Nem ótimo e nem maravilhoso. Bem.

Tenho rotina. Durmo, acordo, levanto, trabalho, converso, amo, odeio, silencio, procrastino, deito, durmo, sonho.

Sim. Sonho. Voltei a sonhar. Coisas prosaicas, mundanas. Pagar contas, comprar cortinas, pintar a casa. Sonhos pequenos.

Fazia tempo que não sonhava.

Também estou atento. O mundo fica mais furioso à medida que envelheço. Não fomos feitos para sobreviver aos quarenta anos. Digo, tudo conspira para deixarmos de viver aos quarenta. Por isso fico atento. Vai que em algum momento o mundo me relembra dessa verdade.

Estou triste também e isso é bom. Amigos perderam o emprego, parentes, a razão e os documentos. Uns aí se perderam de si. Fico triste por eles. Me enxergo em cada uma dessas perdas e me condoo. Não morre em mim a empatia.

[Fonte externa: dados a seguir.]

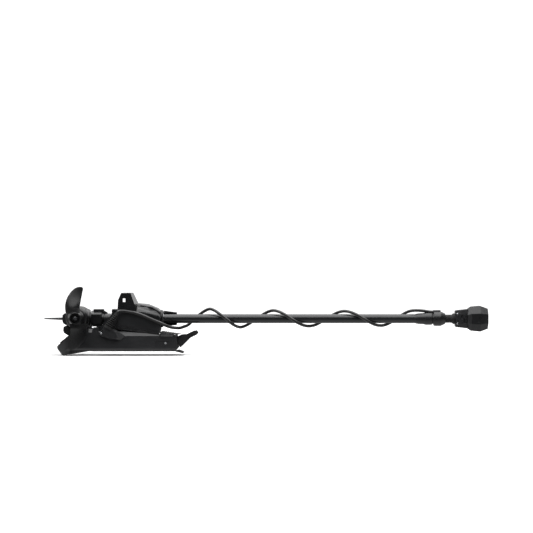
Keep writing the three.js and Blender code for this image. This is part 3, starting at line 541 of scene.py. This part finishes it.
# Near-black colours that several materials share, as the darkest and the lightest of their patches.
CAST_BLACK = [(0.010, 0.0105, 0.0115), (0.016, 0.0165, 0.018)]
MOULDED_BLACK = [(0.009, 0.0093, 0.0102), (0.014, 0.0145, 0.0158)]
SATIN_BLACK = [(0.008, 0.0083, 0.0092), (0.012, 0.0125, 0.0138)]
RUBBER_BLACK = [(0.008, 0.008, 0.0085), (0.014, 0.014, 0.0145)]
CABLE_BLACK = [(0.007, 0.007, 0.0075), (0.011, 0.011, 0.0115)]
SHAFT_BLACK = [(0.012, 0.013, 0.0145), (0.018, 0.0195, 0.021)]
BLADE_BLACK = [(0.0038, 0.004, 0.0044), (0.006, 0.0063, 0.0068)]
PAINT_BLACK = [(0.004, 0.0042, 0.0046), (0.007, 0.0073, 0.008)]


def make_materials():
    """One material for each of the record's slots, and finishes for pieces that differ from them."""
    made = {}

    def put(name, *args, **kwargs):
        """Keeps a new material under its name and gives its shader back."""
        made[name], shader = make_material(name, *args, **kwargs)
        return shader

    put("casting", *CAST_BLACK, (0.34, 0.42), grain=(1400, 0.3, 0.0001))
    put("moulding", *MOULDED_BLACK, (0.34, 0.42), grain=(2200, 0.25, 0.00008))
    rubber = put("rubber", *RUBBER_BLACK, (0.6, 0.75), grain=(700, 0.3, 0.00012))
    rubber.inputs["Specular IOR Level"].default_value = 0.35
    put("steel", (0.42, 0.43, 0.45), (0.6, 0.61, 0.63), (0.22, 0.36), 1.0, stretch=(1, 1, 12))
    put("shaft", *SHAFT_BLACK, (0.18, 0.26), stretch=(0.06, 1, 1))
    put("bronze", (0.3, 0.19, 0.08), (0.46, 0.31, 0.14), (0.32, 0.5), 1.0)
    put("winding", (0.26, 0.1, 0.04), (0.42, 0.18, 0.08), (0.3, 0.5), 0.8, stretch=(1, 8, 1))
    put("board", (0.01, 0.08, 0.035), (0.02, 0.14, 0.06), (0.35, 0.5))
    put("propeller", *BLADE_BLACK, (0.25, 0.31), grain=(500, 0.15, 0.00006))
    cable = put("cable", *CABLE_BLACK, (0.3, 0.38), grain=(1200, 0.2, 0.00006))
    cable.inputs["Specular IOR Level"].default_value = 0.6
    put("satin", *SATIN_BLACK, (0.2, 0.26), grain=(2200, 0.2, 0.00005))
    put("motor_paint", *PAINT_BLACK, (0.3, 0.38), grain=(1400, 0.3, 0.0001))
    dull = put("dull_moulding", *MOULDED_BLACK, (0.4, 0.48))
    dull.inputs["Specular IOR Level"].default_value = 0.3
    return made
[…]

Ando muito parado. Parece que economizo energia para algo grande que está para acontecer. Dizem que é prenúncio de felicidade, mas faz tempo que não sinto seus cheiros nem ouço seus gozos. Digo. Minto. Não faz tanto tempo assim. É que ando esquecido, sabe? Muito tempo parado a gente perde a noção do movimento que a felicidade traz.

Dizem que o ano acaba agora. Todo ano dizem isso. Teimam, insistem. E olha que o ano teima junto e acaba. Dois mil e vinte e quatro foi um ano que teimou bastante. Acho que acabará também.

Faz um tempo que preferi ver a troca dos calendários na calma e na companhia de quem me antecede. A gente não tem mais a gana das festas, das farras, das comidas. A gente quer apenas a companhia da gente com as falas e os silêncios que já conhecemos bem.

Este ano não vai ser diferente. Tô com a mãe e os cachorros enquanto posso, enquanto podemos estar juntos. Quinze dias de calma e ritmo.

E tá tudo bem.

Pessoas queridas, que o ano vindouro seja bom. Que vocês consigam ritmo. Calma. Tempo para as coisas se assentarem. Que tenhamos tempo para ter tempo.